On June 1, 2006, the Blade reported that Bush and the RNC returned a total of $6,000 in direct contributions from the Noes.
"State and federal politicians," the Blade said, "from Mr. Taft to Secretary of State Ken Blackwell, the Republican nominee for governor, to California Gov. Arnold Schwarzenegger have returned tens of thousands of dollars in contributions from Noe and his wife."
However, the Bush gang is not too anxious to turn over any more money. Instead, the Blade said, "Mr.

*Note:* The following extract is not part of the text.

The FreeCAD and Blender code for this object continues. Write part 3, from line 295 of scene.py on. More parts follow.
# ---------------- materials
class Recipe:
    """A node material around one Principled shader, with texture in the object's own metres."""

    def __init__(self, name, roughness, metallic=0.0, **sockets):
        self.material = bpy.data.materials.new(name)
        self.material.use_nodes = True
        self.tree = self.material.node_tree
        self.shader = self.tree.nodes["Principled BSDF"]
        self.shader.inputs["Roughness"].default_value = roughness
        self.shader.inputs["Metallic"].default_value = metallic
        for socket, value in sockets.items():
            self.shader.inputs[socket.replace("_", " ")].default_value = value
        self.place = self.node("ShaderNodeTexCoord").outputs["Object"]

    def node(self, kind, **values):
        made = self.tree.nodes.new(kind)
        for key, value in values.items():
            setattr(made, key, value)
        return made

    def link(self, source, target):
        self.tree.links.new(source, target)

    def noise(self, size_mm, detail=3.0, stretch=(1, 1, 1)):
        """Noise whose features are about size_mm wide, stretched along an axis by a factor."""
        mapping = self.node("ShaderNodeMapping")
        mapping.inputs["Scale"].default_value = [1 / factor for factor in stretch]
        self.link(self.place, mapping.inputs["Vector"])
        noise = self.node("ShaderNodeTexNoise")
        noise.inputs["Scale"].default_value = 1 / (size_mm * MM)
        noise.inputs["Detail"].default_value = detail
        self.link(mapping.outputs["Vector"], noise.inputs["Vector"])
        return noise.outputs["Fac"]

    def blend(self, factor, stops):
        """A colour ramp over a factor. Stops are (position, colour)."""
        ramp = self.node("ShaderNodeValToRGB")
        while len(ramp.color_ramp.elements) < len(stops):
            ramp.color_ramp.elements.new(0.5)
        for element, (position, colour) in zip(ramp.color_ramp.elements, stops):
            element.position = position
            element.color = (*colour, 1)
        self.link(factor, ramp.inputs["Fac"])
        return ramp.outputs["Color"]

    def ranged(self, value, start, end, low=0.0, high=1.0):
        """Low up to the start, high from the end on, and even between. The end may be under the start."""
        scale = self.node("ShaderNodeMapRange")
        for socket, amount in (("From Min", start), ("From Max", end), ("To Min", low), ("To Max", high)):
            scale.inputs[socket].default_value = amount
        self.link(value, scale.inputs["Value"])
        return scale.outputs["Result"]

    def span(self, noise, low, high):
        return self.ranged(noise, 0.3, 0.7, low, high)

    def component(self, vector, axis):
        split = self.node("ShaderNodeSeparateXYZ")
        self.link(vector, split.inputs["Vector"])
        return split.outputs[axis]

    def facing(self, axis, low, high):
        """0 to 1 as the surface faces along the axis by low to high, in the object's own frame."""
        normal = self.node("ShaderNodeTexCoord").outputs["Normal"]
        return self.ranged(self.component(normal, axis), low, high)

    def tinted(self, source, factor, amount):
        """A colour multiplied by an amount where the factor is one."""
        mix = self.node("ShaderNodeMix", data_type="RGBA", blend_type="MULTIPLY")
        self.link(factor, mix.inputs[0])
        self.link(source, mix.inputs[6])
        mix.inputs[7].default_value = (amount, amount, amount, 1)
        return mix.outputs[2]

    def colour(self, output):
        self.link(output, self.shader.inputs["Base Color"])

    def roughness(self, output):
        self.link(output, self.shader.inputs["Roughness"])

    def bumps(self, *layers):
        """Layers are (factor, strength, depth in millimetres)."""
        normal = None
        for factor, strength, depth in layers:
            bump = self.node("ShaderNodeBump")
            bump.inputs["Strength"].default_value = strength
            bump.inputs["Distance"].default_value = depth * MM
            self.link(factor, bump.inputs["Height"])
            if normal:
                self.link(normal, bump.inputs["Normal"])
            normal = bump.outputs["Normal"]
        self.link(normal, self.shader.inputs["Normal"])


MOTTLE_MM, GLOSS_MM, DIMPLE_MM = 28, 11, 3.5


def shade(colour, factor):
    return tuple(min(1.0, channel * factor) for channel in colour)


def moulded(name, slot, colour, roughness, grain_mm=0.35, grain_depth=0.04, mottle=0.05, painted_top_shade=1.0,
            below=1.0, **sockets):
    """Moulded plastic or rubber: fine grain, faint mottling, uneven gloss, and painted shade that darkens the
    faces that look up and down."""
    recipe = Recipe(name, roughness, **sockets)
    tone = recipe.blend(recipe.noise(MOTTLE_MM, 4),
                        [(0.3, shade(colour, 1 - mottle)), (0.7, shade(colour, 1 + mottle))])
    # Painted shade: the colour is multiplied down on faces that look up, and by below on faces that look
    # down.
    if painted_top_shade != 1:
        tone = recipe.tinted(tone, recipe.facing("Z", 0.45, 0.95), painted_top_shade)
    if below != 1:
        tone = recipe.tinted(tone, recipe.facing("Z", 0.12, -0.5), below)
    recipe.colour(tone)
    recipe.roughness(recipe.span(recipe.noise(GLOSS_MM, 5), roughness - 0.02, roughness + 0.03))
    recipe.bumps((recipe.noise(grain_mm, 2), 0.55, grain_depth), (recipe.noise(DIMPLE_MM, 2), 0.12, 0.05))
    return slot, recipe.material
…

Bush and his political advisers are taking a wait-and-see approach."
"We have and will continue to fully cooperate with the investigation," said Aaron McLear, a spokesman for the Republican National Committee. "We will make appropriate transfers as directed by the court."
The latest fatality in the rare coin scheme is Terrance Gasper, the BWC’s former chief financial officer, who played a central role in the scheme and is reportedly cooperating with federal and state authorities as part of a plea agreement in which he pleaded guilty on June 7, 2006, to a felony count of violating the RICO Act by accepting money and other gifts and perks in exchange for doling out millions of dollars in state investments to firms.
Gasper also pleaded guilty to a felony count of money laundering for accepting $25,000 from Noe and a misdemeanor charge of failing to disclose sources of income, gifts and other perks from 1999 to 2005 on his annual ethics filings.
The RICO charge carries a 20-year maximum prison sentence, and Gasper faces a maximum five-year sentence and a $10,000 fine on the state charges, according to the Blade.
According to a June 7, 2006 article by the Associated Press, "Prosecutor Ron O'Brien said he expects more people to be charged this month."
And the AP reports that "Gasper said he was 'more than willing' to help prosecutors," so who knows who will end up in the slammer next.